**Work instructions**
Copy out each line below exactly as it appears.

**Extracted entries**
◆ ◆ ◆

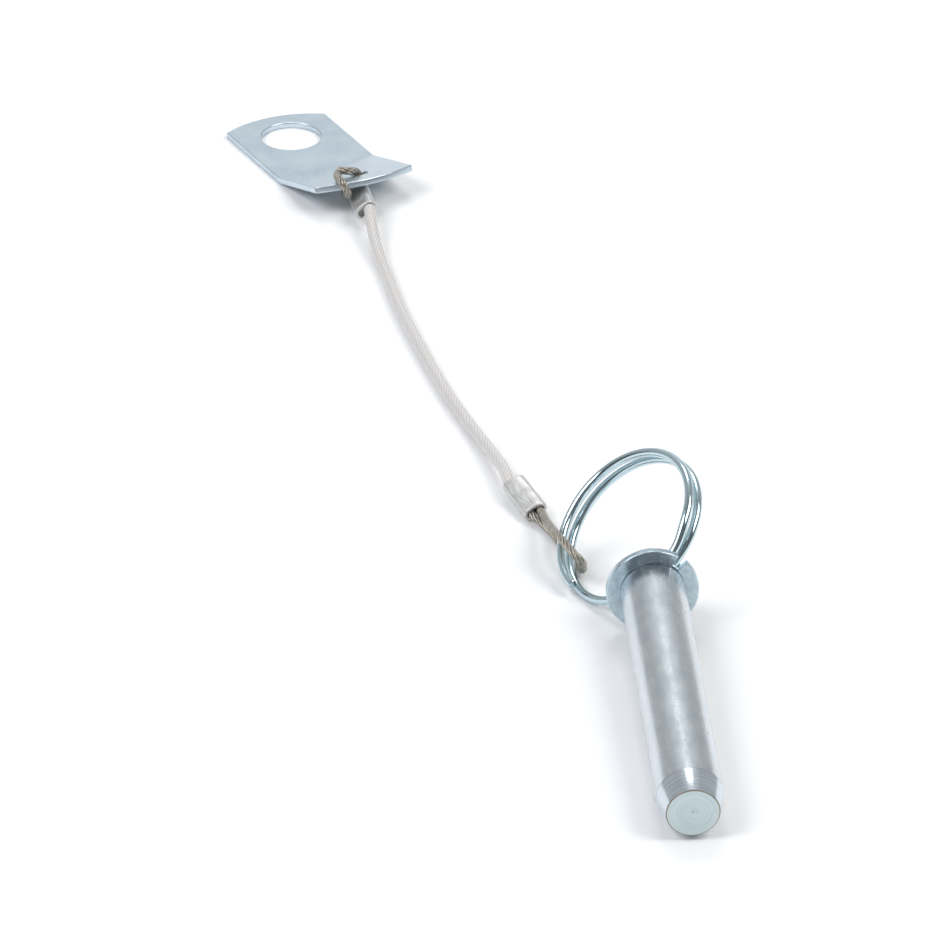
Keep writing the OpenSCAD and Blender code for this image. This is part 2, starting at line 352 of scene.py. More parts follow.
def ferrule_mesh(mesh_name, ends, roll, dents):
    """A sleeve between two points. A dent is its place along, its width and its depth, all as shares."""
    start, stop = above_surface(ends)
    length = (stop - start).length * 1000
    axis = (stop - start).normalized()
    turn = Matrix.Rotation(math.atan2(axis.y, axis.x), 3, "Z") @ Matrix.Rotation(math.acos(axis.z), 3, "Y")
    turn = turn @ Matrix.Rotation(math.radians(roll), 3, "Z")
    near_end = [(depth, MOUTH_W, MOUTH_T, 0.0) for depth in (MOUTH_DEEP, 0.5, 0.12)]
    near_end.append((0.0, MOUTH_W + MOUTH_FLARE, MOUTH_T + MOUTH_FLARE, 0.0))
    for i in range(LIP_STEPS + 1):
        a = math.pi / 2 * i / LIP_STEPS
        less = 2 * LIP * (1 - math.sin(a))
        near_end.append((LIP * (1 - math.cos(a)), FERRULE_W - less, FERRULE_T - less, WAIST))
    body = []
    for i in range(1, STATIONS):
        t = i / STATIONS
        dent = sum(deep * math.exp(-((t - at) / wide) ** 2) for at, wide, deep in dents)
        width, thickness = FERRULE_W + DENT_WIDENS * dent, FERRULE_T * (1 - DENT_FLATTENS * dent)
        body.append((LIP + (length - 2 * LIP) * t, width, thickness, WAIST + dent))
    far_end = [(length - depth, *section) for depth, *section in near_end[::-1]]
    rings, distances, run = [], [], 0.0
    for z, width, thickness, pinch in near_end + body + far_end:
        rings.append([start + turn @ mm(x, y, z) for x, y in oval(width, thickness, pinch)])
        run += mm(0.5)
        distances.append(run)
    return skin(mesh_name, rings, distances, mm(2 * FERRULE_W + 2 * FERRULE_T))


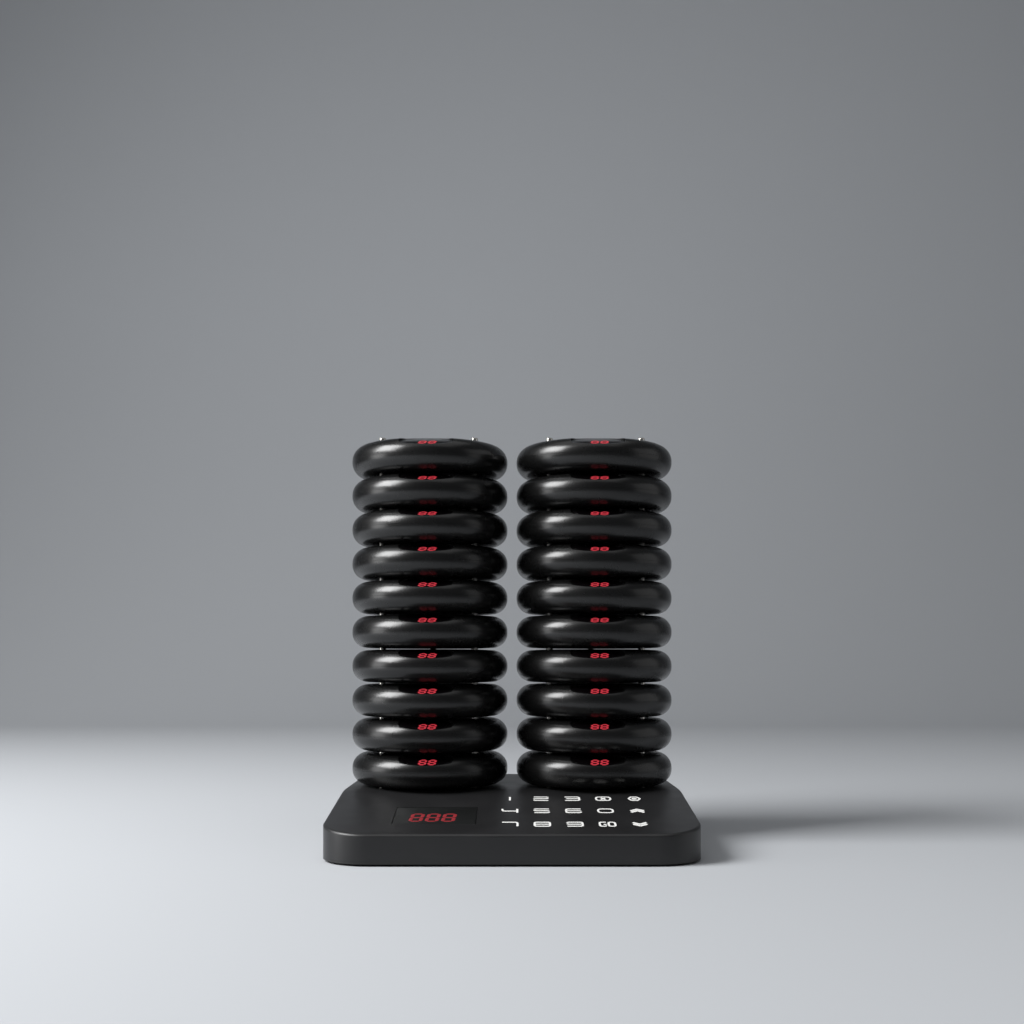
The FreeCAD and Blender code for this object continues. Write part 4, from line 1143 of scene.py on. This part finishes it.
    def figures(self) -> Skin:
        """The two lit figures, just over the pane."""
        return self.figures_row.on(self.facet, self.figures_place)


@dataclass
class Pagers:
    """Both stacks of pagers."""

    shape: PagerShape = field(default_factory=PagerShape)
    half_spacing: float = 50.3
    setback: float = 27.8
    foot: float = 30.6
    pitch: float = 20.76

    def build(self) -> None:
        """Builds each pager from the shared form, moved to its place."""
        shape = self.shape
        forms = (
            ("top_shell", shape.upper(), Surface.PAGER, "pager_plastic", "upper_case", "case"),
            ("bottom_shell", shape.lower(), Surface.PAGER, "pager_plastic", "lower_case", None),
            ("pane", shape.pane(), Surface.PANE, "pager_window", "display_window", None),
            ("figures", shape.figures(), Surface.PAGER_LIGHT, "display", None, None),
            ("contacts", shape.contacts(), Surface.CONTACT, "contact_metal", "contact_studs", "core"))
        for stack, x in (("left", -self.half_spacing), ("right", self.half_spacing)):
            for rank in range(PAGERS_PER_STACK):
                body = f"pager_{stack}_{rank + 1:02d}"
                at = (x, self.setback, self.foot + rank * self.pitch)
                for piece, form, surface, slot, own_node, shared_node in forms:
                    node = own_node if body == OPEN_PAGER else shared_node
                    show(f"{body}_{piece}", form.placed(piece, at), surface, body, slot,
                         *([f"{body}_{node}"] if node else []))


# The studio


@dataclass(frozen=True)
class Lamp:
    """A square soft box that looks at a point: places and side in metres, power in watts."""

    name: str
    at: tuple[float, float, float]
    aim: tuple[float, float, float]
    size: float
    power: float

    def build(self) -> None:
        """Puts the lamp in the scene."""
        lamp = bpy.data.lights.new(self.name, "AREA")
        lamp.shape, lamp.size, lamp.energy = "SQUARE", self.size, self.power
        made = bpy.data.objects.new(self.name, lamp)
        made.location = self.at
        made.rotation_euler = (Vector(self.aim) - Vector(self.at)).to_track_quat("-Z", "Y").to_euler()
        bpy.context.scene.collection.objects.link(made)


LAMPS = (Lamp("key_box", (-1.22, -0.43, 1.06), (0.0, 0.0, 0.12), 0.85, 42.0),
         Lamp("overhead_box", (0.0, -0.4, 1.9), (0.0, 0.0, 0.1), 2.0, 8.0),
         Lamp("fill_box", (1.6, -0.2, 0.5), (0.0, 0.0, 0.12), 1.3, 2.2),
         Lamp("side_box", (-1.5, -0.3, 0.22), (0.0, 0.0, 0.03), 0.6, 4.5))


@dataclass
class Studio:
    """Paper sweep, soft lamps and the camera."""

    camera_distance: float = 820.0
    eye_height: float = 108.5
    focal_length: float = 46.87
    sensor_width: float = 36.0
    horizon_shift: float = 0.1416
    view_range: float = 50.0
    surround_strength: float = 0.12

    def build(self) -> None:
        """Sets up the sweep, the lamps, the world and the camera."""
        self.build_sweep()
        for lamp in LAMPS:
            lamp.build()
        self.build_world()
        self.build_camera()

    def build_sweep(self) -> None:
        """A floor that curves up into a backdrop: level, then a quarter circle, then upright, in metres."""
        radius, rear, side, front, top, columns = 0.9, 1.3, 4.0, -3.0, 3.5, 9
        turn = np.linspace(0, np.pi / 2, 24)
        y = np.concatenate([[front, 0.0], rear + radius * np.sin(turn), [rear + radius]])
        z = np.concatenate([[0.0, 0.0], radius - radius * np.cos(turn), [top]])
        x = np.linspace(-side, side, columns)
        rows = [np.column_stack([x, np.full(columns, b), np.full(columns, c)]) for b, c in zip(y, z)]
        sweep = make_object("sweep", grid(np.stack(rows) / METRE, closed=False).mesh("sweep"))
        sweep.data.materials.append(finish_of(Surface.PAPER))

    def build_world(self) -> None:
        """An even pale surround."""
        world = bpy.data.worlds.new("surround")
        world.use_nodes = True
        background = world.node_tree.nodes["Background"]
        background.inputs["Color"].default_value = linear("#eef1f5")
        background.inputs["Strength"].default_value = self.surround_strength
        bpy.context.scene.world = world

    def build_camera(self) -> None:
        """A level camera in front, shifted up so that the whole stacks are in view."""
        data = bpy.data.cameras.new("camera")
        data.lens, data.sensor_width, data.sensor_fit = self.focal_length, self.sensor_width, "HORIZONTAL"
        data.shift_y = self.horizon_shift
        data.clip_end = self.view_range
        camera = bpy.data.objects.new("camera", data)
        camera.location = (0.0, (Pagers.setback - self.camera_distance) * METRE, self.eye_height * METRE)
        camera.rotation_euler = (math.pi / 2, 0.0, 0.0)
        bpy.context.scene.collection.objects.link(camera)
        bpy.context.scene.camera = camera


def main() -> None:
    """Builds the object and its studio."""
    Base().build()
    Pagers().build()
    dress_kept_nodes()
    Studio().build()
    bpy.context.scene.view_settings.view_transform = "Standard"


if __name__ == "__main__":
    main()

◆ ◆ ◆

**Exercise result**
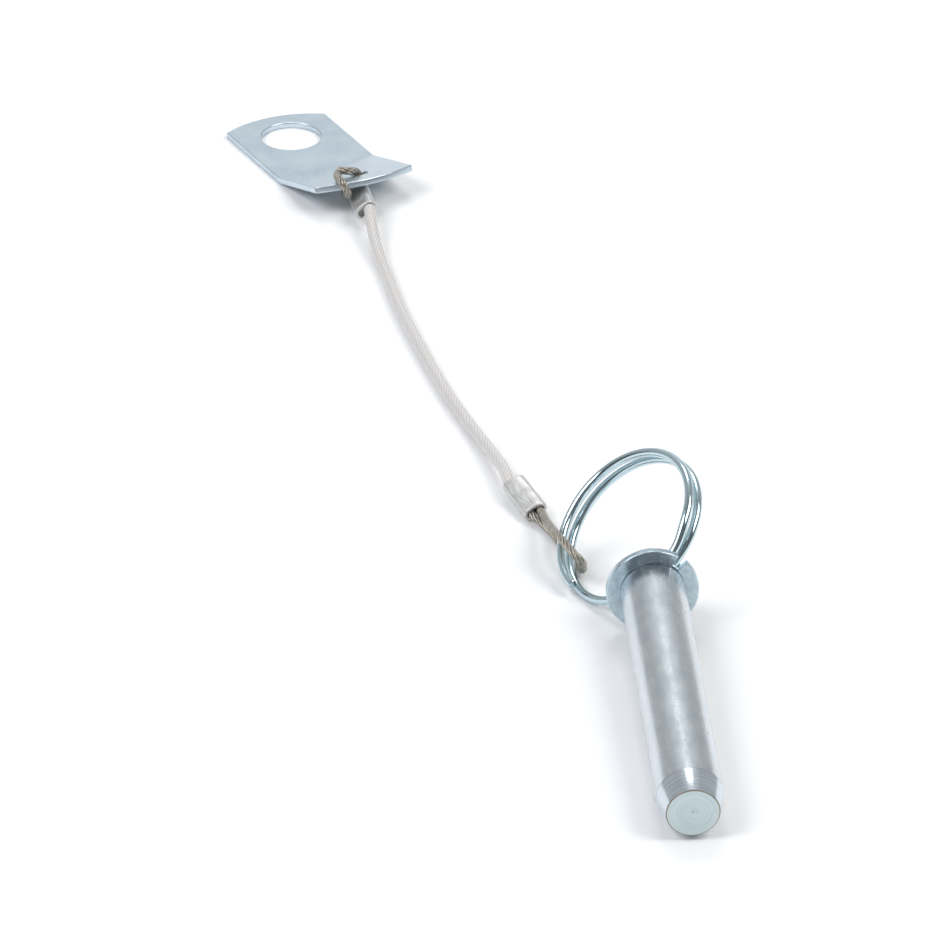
Keep writing the OpenSCAD and Blender code for this image. This is part 2, starting at line 352 of scene.py. More parts follow.
def ferrule_mesh(mesh_name, ends, roll, dents):
    """A sleeve between two points. A dent is its place along, its width and its depth, all as shares."""
    start, stop = above_surface(ends)
    length = (stop - start).length * 1000
    axis = (stop - start).normalized()
    turn = Matrix.Rotation(math.atan2(axis.y, axis.x), 3, "Z") @ Matrix.Rotation(math.acos(axis.z), 3, "Y")
    turn = turn @ Matrix.Rotation(math.radians(roll), 3, "Z")
    near_end = [(depth, MOUTH_W, MOUTH_T, 0.0) for depth in (MOUTH_DEEP, 0.5, 0.12)]
    near_end.append((0.0, MOUTH_W + MOUTH_FLARE, MOUTH_T + MOUTH_FLARE, 0.0))
    for i in range(LIP_STEPS + 1):
        a = math.pi / 2 * i / LIP_STEPS
        less = 2 * LIP * (1 - math.sin(a))
        near_end.append((LIP * (1 - math.cos(a)), FERRULE_W - less, FERRULE_T - less, WAIST))
    body = []
    for i in range(1, STATIONS):
        t = i / STATIONS
        dent = sum(deep * math.exp(-((t - at) / wide) ** 2) for at, wide, deep in dents)
        width, thickness = FERRULE_W + DENT_WIDENS * dent, FERRULE_T * (1 - DENT_FLATTENS * dent)
        body.append((LIP + (length - 2 * LIP) * t, width, thickness, WAIST + dent))
    far_end = [(length - depth, *section) for depth, *section in near_end[::-1]]
    rings, distances, run = [], [], 0.0
    for z, width, thickness, pinch in near_end + body + far_end:
        rings.append([start + turn @ mm(x, y, z) for x, y in oval(width, thickness, pinch)])
        run += mm(0.5)
        distances.append(run)
    return skin(mesh_name, rings, distances, mm(2 * FERRULE_W + 2 * FERRULE_T))


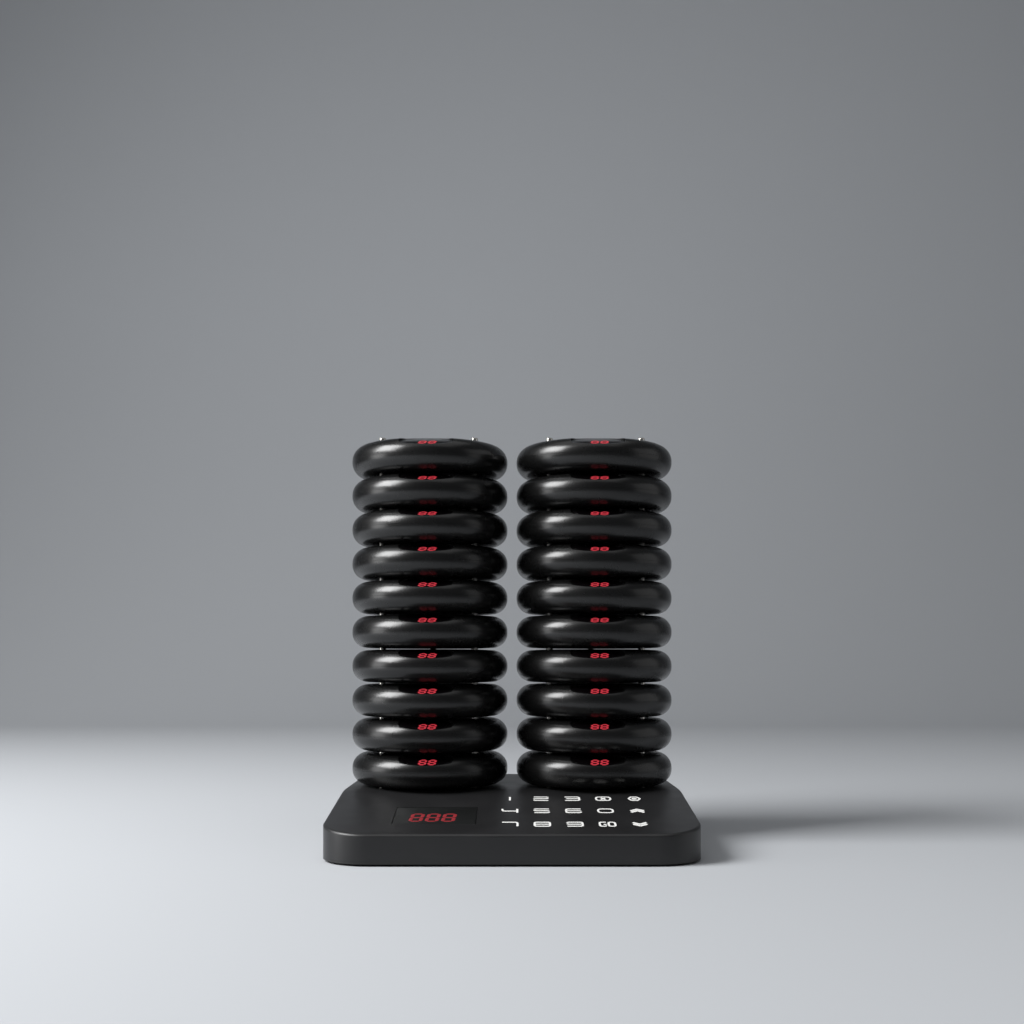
The FreeCAD and Blender code for this object continues. Write part 4, from line 1143 of scene.py on. This part finishes it.
    def figures(self) -> Skin:
        """The two lit figures, just over the pane."""
        return self.figures_row.on(self.facet, self.figures_place)


@dataclass
class Pagers:
    """Both stacks of pagers."""

    shape: PagerShape = field(default_factory=PagerShape)
    half_spacing: float = 50.3
    setback: float = 27.8
    foot: float = 30.6
    pitch: float = 20.76

    def build(self) -> None:
        """Builds each pager from the shared form, moved to its place."""
        shape = self.shape
        forms = (
            ("top_shell", shape.upper(), Surface.PAGER, "pager_plastic", "upper_case", "case"),
            ("bottom_shell", shape.lower(), Surface.PAGER, "pager_plastic", "lower_case", None),
            ("pane", shape.pane(), Surface.PANE, "pager_window", "display_window", None),
            ("figures", shape.figures(), Surface.PAGER_LIGHT, "display", None, None),
            ("contacts", shape.contacts(), Surface.CONTACT, "contact_metal", "contact_studs", "core"))
        for stack, x in (("left", -self.half_spacing), ("right", self.half_spacing)):
            for rank in range(PAGERS_PER_STACK):
                body = f"pager_{stack}_{rank + 1:02d}"
                at = (x, self.setback, self.foot + rank * self.pitch)
                for piece, form, surface, slot, own_node, shared_node in forms:
                    node = own_node if body == OPEN_PAGER else shared_node
                    show(f"{body}_{piece}", form.placed(piece, at), surface, body, slot,
                         *([f"{body}_{node}"] if node else []))


# The studio


@dataclass(frozen=True)
class Lamp:
    """A square soft box that looks at a point: places and side in metres, power in watts."""

    name: str
    at: tuple[float, float, float]
    aim: tuple[float, float, float]
    size: float
    power: float

    def build(self) -> None:
        """Puts the lamp in the scene."""
        lamp = bpy.data.lights.new(self.name, "AREA")
        lamp.shape, lamp.size, lamp.energy = "SQUARE", self.size, self.power
        made = bpy.data.objects.new(self.name, lamp)
        made.location = self.at
        made.rotation_euler = (Vector(self.aim) - Vector(self.at)).to_track_quat("-Z", "Y").to_euler()
        bpy.context.scene.collection.objects.link(made)


LAMPS = (Lamp("key_box", (-1.22, -0.43, 1.06), (0.0, 0.0, 0.12), 0.85, 42.0),
         Lamp("overhead_box", (0.0, -0.4, 1.9), (0.0, 0.0, 0.1), 2.0, 8.0),
         Lamp("fill_box", (1.6, -0.2, 0.5), (0.0, 0.0, 0.12), 1.3, 2.2),
         Lamp("side_box", (-1.5, -0.3, 0.22), (0.0, 0.0, 0.03), 0.6, 4.5))


@dataclass
class Studio:
    """Paper sweep, soft lamps and the camera."""

    camera_distance: float = 820.0
    eye_height: float = 108.5
    focal_length: float = 46.87
    sensor_width: float = 36.0
    horizon_shift: float = 0.1416
    view_range: float = 50.0
    surround_strength: float = 0.12

    def build(self) -> None:
        """Sets up the sweep, the lamps, the world and the camera."""
        self.build_sweep()
        for lamp in LAMPS:
            lamp.build()
        self.build_world()
        self.build_camera()

    def build_sweep(self) -> None:
        """A floor that curves up into a backdrop: level, then a quarter circle, then upright, in metres."""
        radius, rear, side, front, top, columns = 0.9, 1.3, 4.0, -3.0, 3.5, 9
        turn = np.linspace(0, np.pi / 2, 24)
        y = np.concatenate([[front, 0.0], rear + radius * np.sin(turn), [rear + radius]])
        z = np.concatenate([[0.0, 0.0], radius - radius * np.cos(turn), [top]])
        x = np.linspace(-side, side, columns)
        rows = [np.column_stack([x, np.full(columns, b), np.full(columns, c)]) for b, c in zip(y, z)]
        sweep = make_object("sweep", grid(np.stack(rows) / METRE, closed=False).mesh("sweep"))
        sweep.data.materials.append(finish_of(Surface.PAPER))

    def build_world(self) -> None:
        """An even pale surround."""
        world = bpy.data.worlds.new("surround")
        world.use_nodes = True
        background = world.node_tree.nodes["Background"]
        background.inputs["Color"].default_value = linear("#eef1f5")
        background.inputs["Strength"].default_value = self.surround_strength
        bpy.context.scene.world = world

    def build_camera(self) -> None:
        """A level camera in front, shifted up so that the whole stacks are in view."""
        data = bpy.data.cameras.new("camera")
        data.lens, data.sensor_width, data.sensor_fit = self.focal_length, self.sensor_width, "HORIZONTAL"
        data.shift_y = self.horizon_shift
        data.clip_end = self.view_range
        camera = bpy.data.objects.new("camera", data)
        camera.location = (0.0, (Pagers.setback - self.camera_distance) * METRE, self.eye_height * METRE)
        camera.rotation_euler = (math.pi / 2, 0.0, 0.0)
        bpy.context.scene.collection.objects.link(camera)
        bpy.context.scene.camera = camera


def main() -> None:
    """Builds the object and its studio."""
    Base().build()
    Pagers().build()
    dress_kept_nodes()
    Studio().build()
    bpy.context.scene.view_settings.view_transform = "Standard"


if __name__ == "__main__":
    main()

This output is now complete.